Each situation is set up well before Charlie stumbles into the scene to solve the crime with her psychic ability.  And to make matters even more interesting, she’s being followed on her cross-country flight by a mob enforcer (Benjamin Bratt).

“Poker Face” employs creative storytelling (just about every episode has an extended flashback to show us how we got to where we are) and the repartee from Lyonne is often screamingly droll.

David Hyde Pierce, Sarah Lancashire

“JULIA” (MAX):

The single best performance I’ve seen in recent months belongs to Brit actress Sarah Lancashire, who so fully embodies famed TV chef Julia Child that it’s less acting than alchemy.

Geeks for Brit TV know Lancashire as a lesbian headmistress in “Last Tango in Halifax” and as a long-suffering small-town cop in “Happy Valley,” both solid perfs but only an appetizer for the gluttonous feast that is “Julia.”

Now in its second season, “Julia” (created by Daniel Goldfarb of “Marvelous Mrs. Maisel”) is a deep dive into Child’s life, from the very creation of her TV show on a small Boston station to her worldwide fame.

But it’s as much about the private woman as it is the public icon.  Her marriage to former CIA guy Paul Child (David Hyde Pierce) is examined on almost a molecular level.

And while Lancashire absolutely nails Julia’s mannerisms and vaguely ridiculous vocal patterns, what really blew me away is that her Julia is — wait for it — a sexual creature.

Middle-aged love is viewed here not as a joke but as a celebration.
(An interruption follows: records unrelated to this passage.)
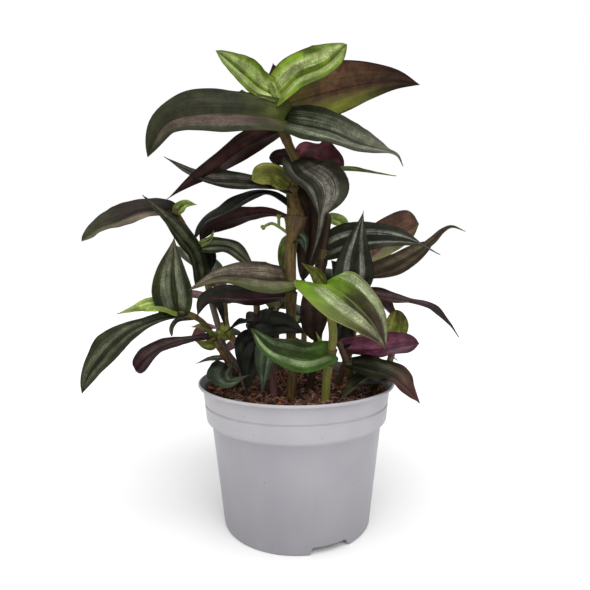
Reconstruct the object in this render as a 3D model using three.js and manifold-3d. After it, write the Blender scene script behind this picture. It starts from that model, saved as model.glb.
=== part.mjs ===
// A potted inch plant: a round nursery pot, its potting mix and the leafy stems that stand in it.
// Millimetres, +Z up, origin at the centre of the pot's underside, the front towards -Y.
import * as THREE from 'three';
import { mergeVertices } from 'three/addons/utils/BufferGeometryUtils.js';
import Module from 'manifold-3d';

const wasm = await Module();
wasm.setup();

// Pot
const POT_HEIGHT = 87;
const RIM_RADIUS = 60;
const BASE_RADIUS = 45.2;
const FOOT_CHAMFER = 0.5;
const BODY_TOP = 52;
const WALL = 1.2;
const FLOOR = 1.4;
const COLLAR_HEIGHT = 22;
const COLLAR_STEP = 3.2;
const GROOVE_HEIGHT = 75;
const GROOVE_DEPTH = 0.6;
const LIP_HEIGHT = 2;
const LIP_WIDTH = 1.3;
const POT_SIDES = 36;

// Channels under the pot that lead water out, and the drain hole in each channel's roof
const CHANNELS = 3;
const FIRST_CHANNEL = 24.3;
const CHANNEL_ANGLE = 29;
const CHANNEL_HEIGHT = 3.9;
const CHANNEL_START = 30;
const DRAIN_RADIUS = 3;
const DRAIN_PLACE = 38;
const DRAIN_SIDES = 12;

// Potting mix
const MIX_LEVEL = 81.5;
const MIX_RINGS = 6;
const GAP = 0.35;
const WALL_GAP = 0.45;
const HOLE_GAP = 0.6;

// Plant
const STEM_SIDES = 6;
const STEM_STEP = 12;
const STEM_SAMPLES = 200;
const ROOT_DEPTH = 15;
const BLADE = 0.7;
const TIP_WIDTH = 1;
const LOBE_LENGTH = 0.35;
const LONG_LEAF = 60;
const LONG_GRID = { steps: 6, columns: 4 };
const SHORT_GRID = { steps: 5, columns: 2 };

const vector = (point) => new THREE.Vector3(...point);
const radians = THREE.MathUtils.degToRad;

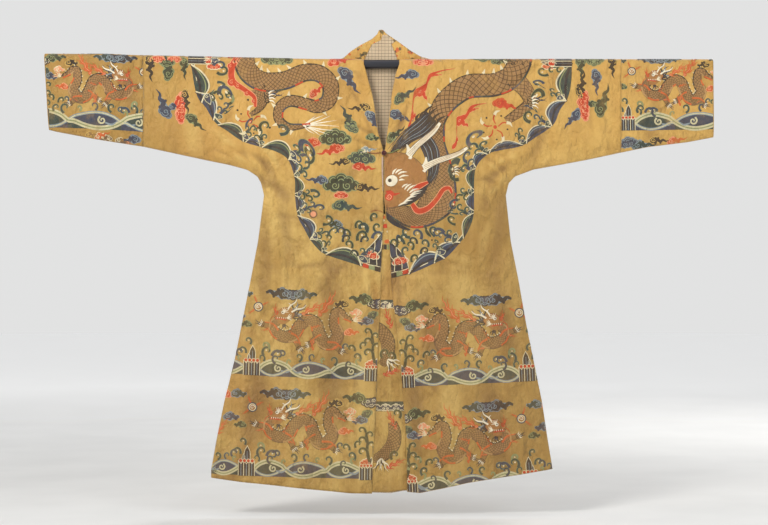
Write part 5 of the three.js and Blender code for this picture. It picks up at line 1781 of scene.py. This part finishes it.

Who’d have figured?

There are plenty of sideshows reflecting the political and social ethos of the late 50s and early 60s.

Robert Joy and Fran Kranz are the station drones who give Julia a chance. 

Isabella Rossellini is Julia’s traditionalist writing partner for the famous cookbook; Fiona Glascott is their editor, while Judith Light is both touching and infuriating as a doyen of publishing now circling the drain.

There are plenty more strong supporting players, especially Bebe Neuwirth as the Childs’ widowed best friend.

I used think of Julia Child as a sort of comic relief.  But clearly there was a lot more to the lady.